The traditional media derides the tech line as too narrow a definition of a publisher or broadcaster – see WIRED’s “Memo to Facebook: How to tell if you are a media company”: Are you the country’s largest source of news? Do you commission content? Employ content moderators? Censor content? Use fact checkers? Does your CEO sort of admit to running a media company? Have you partnered with a media company to attract viewers? Yes, yes, yes, yes, yes and yes, WIRED concludes.

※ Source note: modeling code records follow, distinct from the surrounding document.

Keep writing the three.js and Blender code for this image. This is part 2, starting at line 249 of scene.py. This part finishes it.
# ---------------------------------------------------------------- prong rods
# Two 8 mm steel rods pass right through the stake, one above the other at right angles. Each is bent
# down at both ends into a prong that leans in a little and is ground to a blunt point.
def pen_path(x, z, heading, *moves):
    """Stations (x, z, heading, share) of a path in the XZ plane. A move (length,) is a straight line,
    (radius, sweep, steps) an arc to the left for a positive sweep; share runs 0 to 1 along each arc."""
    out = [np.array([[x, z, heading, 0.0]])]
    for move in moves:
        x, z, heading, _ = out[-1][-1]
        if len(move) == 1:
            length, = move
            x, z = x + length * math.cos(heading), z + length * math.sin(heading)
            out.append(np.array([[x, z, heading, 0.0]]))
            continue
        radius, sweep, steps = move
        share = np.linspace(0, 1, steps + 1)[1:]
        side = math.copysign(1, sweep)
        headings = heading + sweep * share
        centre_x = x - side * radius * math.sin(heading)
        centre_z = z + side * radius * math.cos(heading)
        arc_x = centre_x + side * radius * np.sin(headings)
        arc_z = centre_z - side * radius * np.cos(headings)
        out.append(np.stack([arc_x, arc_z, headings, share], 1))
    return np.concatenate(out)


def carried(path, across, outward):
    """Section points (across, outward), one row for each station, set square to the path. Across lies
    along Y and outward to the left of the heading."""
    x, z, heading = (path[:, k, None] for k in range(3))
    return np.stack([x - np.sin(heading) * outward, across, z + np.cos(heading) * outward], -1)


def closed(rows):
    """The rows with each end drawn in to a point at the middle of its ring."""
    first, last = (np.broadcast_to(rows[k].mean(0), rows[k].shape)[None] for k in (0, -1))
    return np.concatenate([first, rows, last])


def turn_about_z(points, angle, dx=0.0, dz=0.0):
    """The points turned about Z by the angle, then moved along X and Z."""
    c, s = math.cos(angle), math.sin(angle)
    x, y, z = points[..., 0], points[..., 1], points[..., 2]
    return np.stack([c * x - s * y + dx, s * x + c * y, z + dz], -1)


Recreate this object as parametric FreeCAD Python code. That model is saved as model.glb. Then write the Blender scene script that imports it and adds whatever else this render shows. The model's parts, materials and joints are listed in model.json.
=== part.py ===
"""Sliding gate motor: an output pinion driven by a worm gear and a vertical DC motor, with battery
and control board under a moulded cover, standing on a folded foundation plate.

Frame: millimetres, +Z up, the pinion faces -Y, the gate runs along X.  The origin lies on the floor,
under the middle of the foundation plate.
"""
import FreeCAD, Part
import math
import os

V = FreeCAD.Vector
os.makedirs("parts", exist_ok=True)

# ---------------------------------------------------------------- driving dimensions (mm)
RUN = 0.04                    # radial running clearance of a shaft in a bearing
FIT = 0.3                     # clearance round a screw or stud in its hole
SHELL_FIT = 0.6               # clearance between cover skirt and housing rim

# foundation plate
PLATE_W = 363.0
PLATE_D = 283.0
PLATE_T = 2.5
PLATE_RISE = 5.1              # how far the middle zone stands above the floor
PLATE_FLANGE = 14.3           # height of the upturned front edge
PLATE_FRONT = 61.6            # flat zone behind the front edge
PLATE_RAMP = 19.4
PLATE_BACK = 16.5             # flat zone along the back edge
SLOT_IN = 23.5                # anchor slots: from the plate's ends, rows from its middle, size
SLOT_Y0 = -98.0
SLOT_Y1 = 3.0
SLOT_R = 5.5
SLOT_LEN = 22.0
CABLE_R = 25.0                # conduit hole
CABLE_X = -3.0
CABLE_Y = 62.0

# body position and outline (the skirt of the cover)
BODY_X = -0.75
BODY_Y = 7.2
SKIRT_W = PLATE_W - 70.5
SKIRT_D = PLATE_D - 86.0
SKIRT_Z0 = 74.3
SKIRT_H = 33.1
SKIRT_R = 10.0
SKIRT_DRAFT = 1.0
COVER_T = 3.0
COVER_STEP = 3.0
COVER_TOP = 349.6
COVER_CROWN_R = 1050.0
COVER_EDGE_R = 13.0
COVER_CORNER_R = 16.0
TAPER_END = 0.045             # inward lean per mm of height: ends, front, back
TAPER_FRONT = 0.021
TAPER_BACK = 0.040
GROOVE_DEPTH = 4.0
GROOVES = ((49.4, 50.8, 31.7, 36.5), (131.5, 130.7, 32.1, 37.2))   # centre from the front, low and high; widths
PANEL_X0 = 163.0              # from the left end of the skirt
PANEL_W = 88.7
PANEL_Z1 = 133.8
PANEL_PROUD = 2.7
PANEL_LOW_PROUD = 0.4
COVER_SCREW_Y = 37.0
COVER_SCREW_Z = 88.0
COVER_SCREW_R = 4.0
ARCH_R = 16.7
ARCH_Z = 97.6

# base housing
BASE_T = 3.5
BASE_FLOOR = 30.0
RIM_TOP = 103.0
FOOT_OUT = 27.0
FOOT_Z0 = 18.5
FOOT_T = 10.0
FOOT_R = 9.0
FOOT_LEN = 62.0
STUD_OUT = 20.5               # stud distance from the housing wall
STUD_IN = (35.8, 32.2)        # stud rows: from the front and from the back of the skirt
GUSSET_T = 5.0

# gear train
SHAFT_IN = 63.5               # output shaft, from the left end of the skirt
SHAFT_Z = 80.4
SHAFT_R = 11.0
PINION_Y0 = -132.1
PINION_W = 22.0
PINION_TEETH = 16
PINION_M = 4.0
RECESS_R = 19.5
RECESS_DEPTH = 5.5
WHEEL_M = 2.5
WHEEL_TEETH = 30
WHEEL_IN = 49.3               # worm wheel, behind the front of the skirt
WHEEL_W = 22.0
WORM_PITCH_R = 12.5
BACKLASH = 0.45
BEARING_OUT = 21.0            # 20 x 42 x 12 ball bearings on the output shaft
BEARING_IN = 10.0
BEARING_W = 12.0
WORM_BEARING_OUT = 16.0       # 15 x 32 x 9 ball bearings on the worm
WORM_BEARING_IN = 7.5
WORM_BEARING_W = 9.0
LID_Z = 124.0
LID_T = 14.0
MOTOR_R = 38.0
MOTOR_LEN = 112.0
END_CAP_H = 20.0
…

The solution for US politicians would seem to be to impose content rules on the digital platforms that are forceful but less stringent than those governing traditional media. Germany’s new Network Enforcement Law is a portent of regulation to come – it is regarded as the toughest of laws passed recently to regulate internet content in more than 50 countries by the count of The New York Times. Under the German law effective from October 1, digital platforms face fines for hosting for more than 24 hours any content that “manifestly” violates the country’s Criminal Code, which bars incitement to hatred or crime.
In the US, a workable compromise on regulating content could take time, even years, to work out. With the public still enamoured with their favourite platforms, the tech companies will enjoy for a while yet the protections that flowed from that US court case 22 years ago. How soon the day arrives before such protections are watered down could boil down to how well the tech giants police their platforms from here.